▸ **Problem details**:
Hand back each line, unchanged, from the top down to the line where "sets its constant." sits.

▸ **Data provided**:
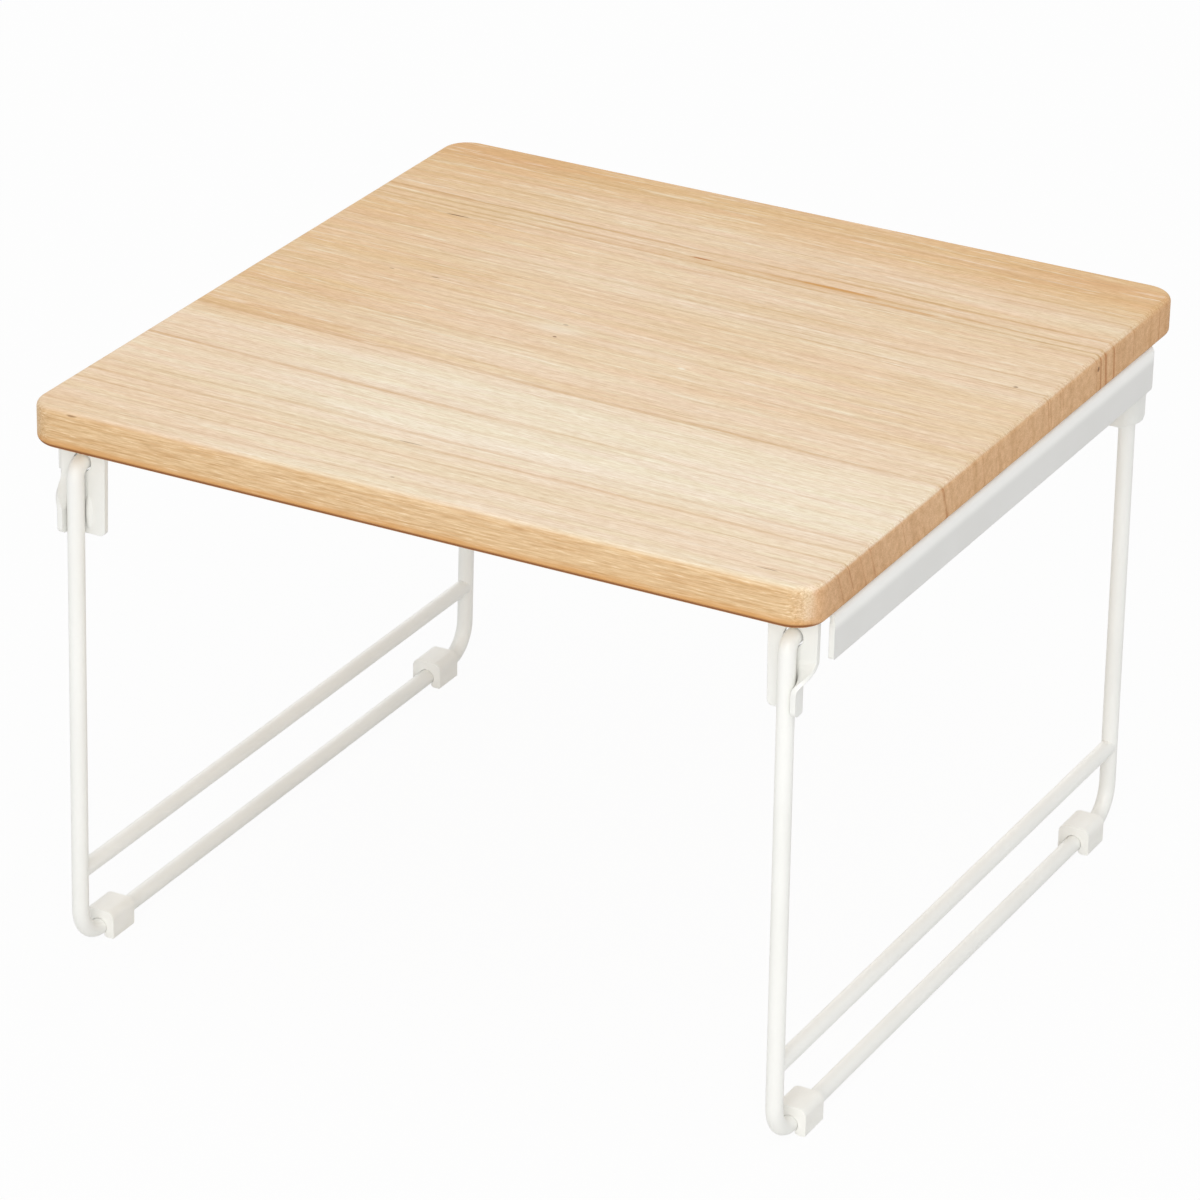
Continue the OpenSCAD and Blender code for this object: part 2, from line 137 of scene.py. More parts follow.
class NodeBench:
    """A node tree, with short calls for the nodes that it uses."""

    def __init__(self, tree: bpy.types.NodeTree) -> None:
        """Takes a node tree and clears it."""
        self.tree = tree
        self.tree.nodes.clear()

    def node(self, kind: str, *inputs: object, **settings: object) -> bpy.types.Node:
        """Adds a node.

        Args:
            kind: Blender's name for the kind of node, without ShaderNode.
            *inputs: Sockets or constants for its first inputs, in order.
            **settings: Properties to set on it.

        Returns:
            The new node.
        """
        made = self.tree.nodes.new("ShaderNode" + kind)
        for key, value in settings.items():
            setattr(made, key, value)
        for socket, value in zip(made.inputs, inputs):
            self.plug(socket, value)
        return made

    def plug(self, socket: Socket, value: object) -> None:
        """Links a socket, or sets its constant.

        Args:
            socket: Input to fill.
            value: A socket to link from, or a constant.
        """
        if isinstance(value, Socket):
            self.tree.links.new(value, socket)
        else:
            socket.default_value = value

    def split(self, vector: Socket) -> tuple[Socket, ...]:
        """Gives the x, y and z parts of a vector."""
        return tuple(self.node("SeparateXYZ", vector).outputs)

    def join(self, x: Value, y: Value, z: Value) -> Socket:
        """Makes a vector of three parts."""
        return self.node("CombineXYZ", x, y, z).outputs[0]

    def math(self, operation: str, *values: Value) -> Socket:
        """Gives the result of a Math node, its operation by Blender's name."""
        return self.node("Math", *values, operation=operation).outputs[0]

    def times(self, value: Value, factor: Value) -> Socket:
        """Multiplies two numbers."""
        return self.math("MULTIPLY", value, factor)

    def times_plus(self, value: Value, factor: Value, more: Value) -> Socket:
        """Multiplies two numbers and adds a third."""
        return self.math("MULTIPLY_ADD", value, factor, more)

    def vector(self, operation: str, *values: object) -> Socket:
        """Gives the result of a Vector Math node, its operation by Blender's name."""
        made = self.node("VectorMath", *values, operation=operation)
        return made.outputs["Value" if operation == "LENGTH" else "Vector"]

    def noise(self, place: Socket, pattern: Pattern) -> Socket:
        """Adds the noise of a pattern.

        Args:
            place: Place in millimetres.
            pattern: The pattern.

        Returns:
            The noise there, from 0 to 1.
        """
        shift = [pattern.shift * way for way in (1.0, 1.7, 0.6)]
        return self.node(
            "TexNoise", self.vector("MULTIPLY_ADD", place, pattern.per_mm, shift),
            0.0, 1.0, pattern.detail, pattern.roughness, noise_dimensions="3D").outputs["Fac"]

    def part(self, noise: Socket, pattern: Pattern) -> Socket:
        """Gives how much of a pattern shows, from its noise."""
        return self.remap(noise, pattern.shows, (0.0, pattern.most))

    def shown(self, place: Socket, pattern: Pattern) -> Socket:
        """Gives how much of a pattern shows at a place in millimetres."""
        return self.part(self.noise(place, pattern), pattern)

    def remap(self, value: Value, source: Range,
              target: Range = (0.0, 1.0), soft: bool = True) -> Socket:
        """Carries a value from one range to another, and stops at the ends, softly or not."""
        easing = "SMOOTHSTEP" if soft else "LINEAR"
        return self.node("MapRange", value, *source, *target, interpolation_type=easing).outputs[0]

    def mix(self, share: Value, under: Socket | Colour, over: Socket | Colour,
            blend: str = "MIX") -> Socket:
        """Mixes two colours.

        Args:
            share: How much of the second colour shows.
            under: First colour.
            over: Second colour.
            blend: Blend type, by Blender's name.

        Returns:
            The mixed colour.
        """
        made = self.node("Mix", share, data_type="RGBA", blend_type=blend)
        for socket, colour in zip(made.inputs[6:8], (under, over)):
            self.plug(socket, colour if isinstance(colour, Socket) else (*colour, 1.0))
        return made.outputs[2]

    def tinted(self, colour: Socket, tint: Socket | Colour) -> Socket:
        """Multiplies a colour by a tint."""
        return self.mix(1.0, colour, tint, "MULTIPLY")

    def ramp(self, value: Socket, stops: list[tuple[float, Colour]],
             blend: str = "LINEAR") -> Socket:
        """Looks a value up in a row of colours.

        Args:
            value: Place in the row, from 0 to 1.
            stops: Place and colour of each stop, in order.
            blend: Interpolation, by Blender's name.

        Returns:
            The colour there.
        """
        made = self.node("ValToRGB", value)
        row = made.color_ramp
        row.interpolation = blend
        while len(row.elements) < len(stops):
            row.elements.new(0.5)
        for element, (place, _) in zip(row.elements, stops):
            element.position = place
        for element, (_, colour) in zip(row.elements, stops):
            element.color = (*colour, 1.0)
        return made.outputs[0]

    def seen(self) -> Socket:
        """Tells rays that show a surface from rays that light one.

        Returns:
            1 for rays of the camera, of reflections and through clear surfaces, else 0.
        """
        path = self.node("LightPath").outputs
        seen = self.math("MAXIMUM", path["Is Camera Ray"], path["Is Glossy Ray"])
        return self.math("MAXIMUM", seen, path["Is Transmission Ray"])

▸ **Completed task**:
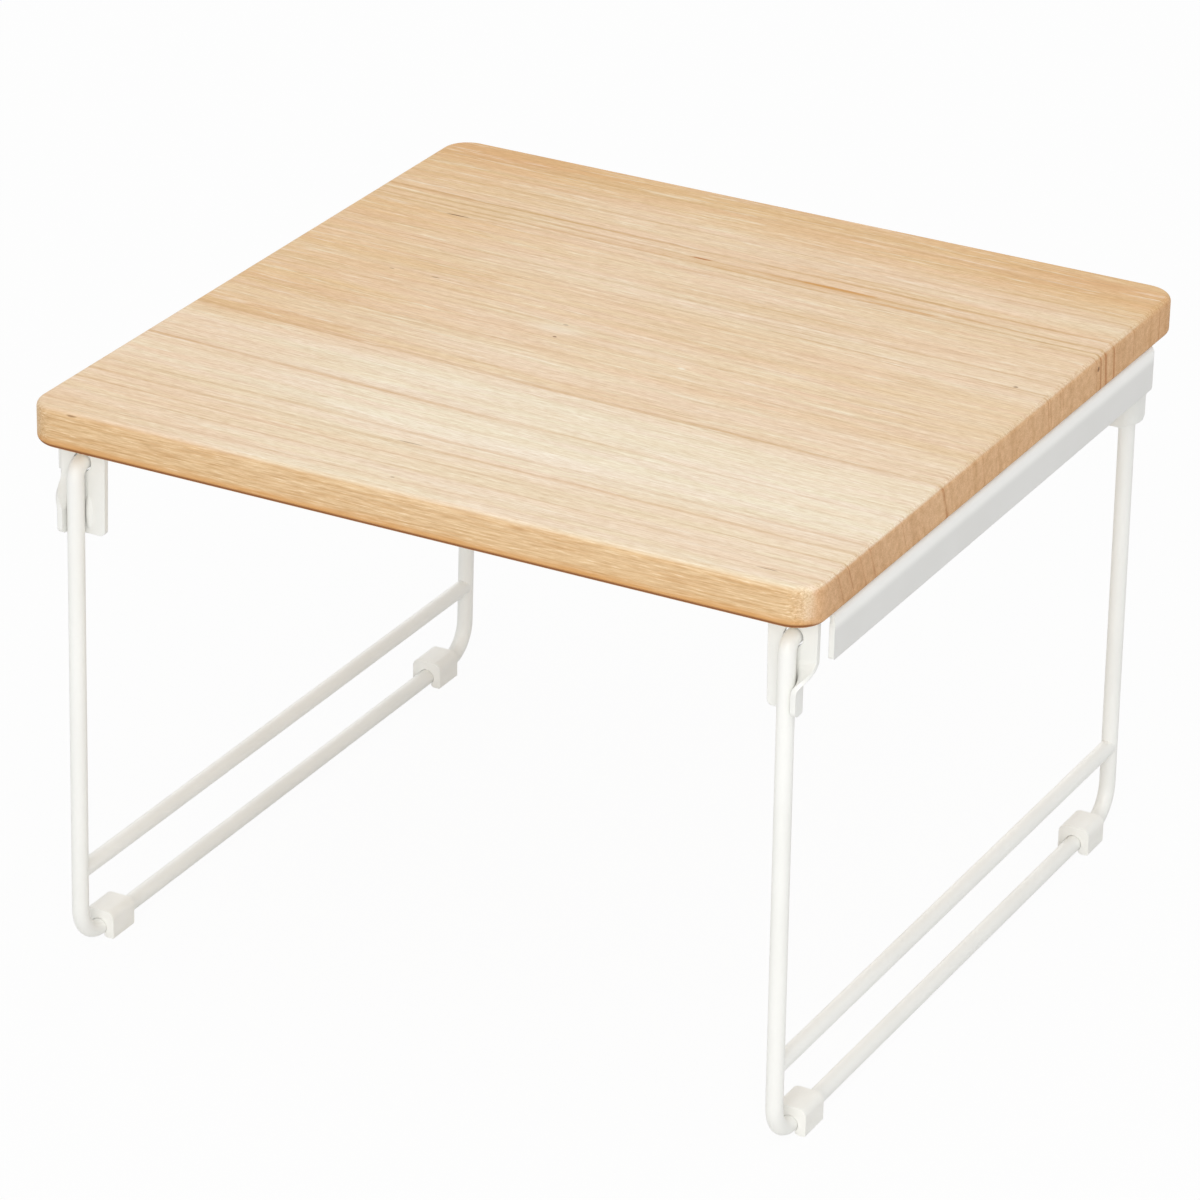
Continue the OpenSCAD and Blender code for this object: part 2, from line 137 of scene.py. More parts follow.
class NodeBench:
    """A node tree, with short calls for the nodes that it uses."""

    def __init__(self, tree: bpy.types.NodeTree) -> None:
        """Takes a node tree and clears it."""
        self.tree = tree
        self.tree.nodes.clear()

    def node(self, kind: str, *inputs: object, **settings: object) -> bpy.types.Node:
        """Adds a node.

        Args:
            kind: Blender's name for the kind of node, without ShaderNode.
            *inputs: Sockets or constants for its first inputs, in order.
            **settings: Properties to set on it.

        Returns:
            The new node.
        """
        made = self.tree.nodes.new("ShaderNode" + kind)
        for key, value in settings.items():
            setattr(made, key, value)
        for socket, value in zip(made.inputs, inputs):
            self.plug(socket, value)
        return made

    def plug(self, socket: Socket, value: object) -> None:
        """Links a socket, or sets its constant.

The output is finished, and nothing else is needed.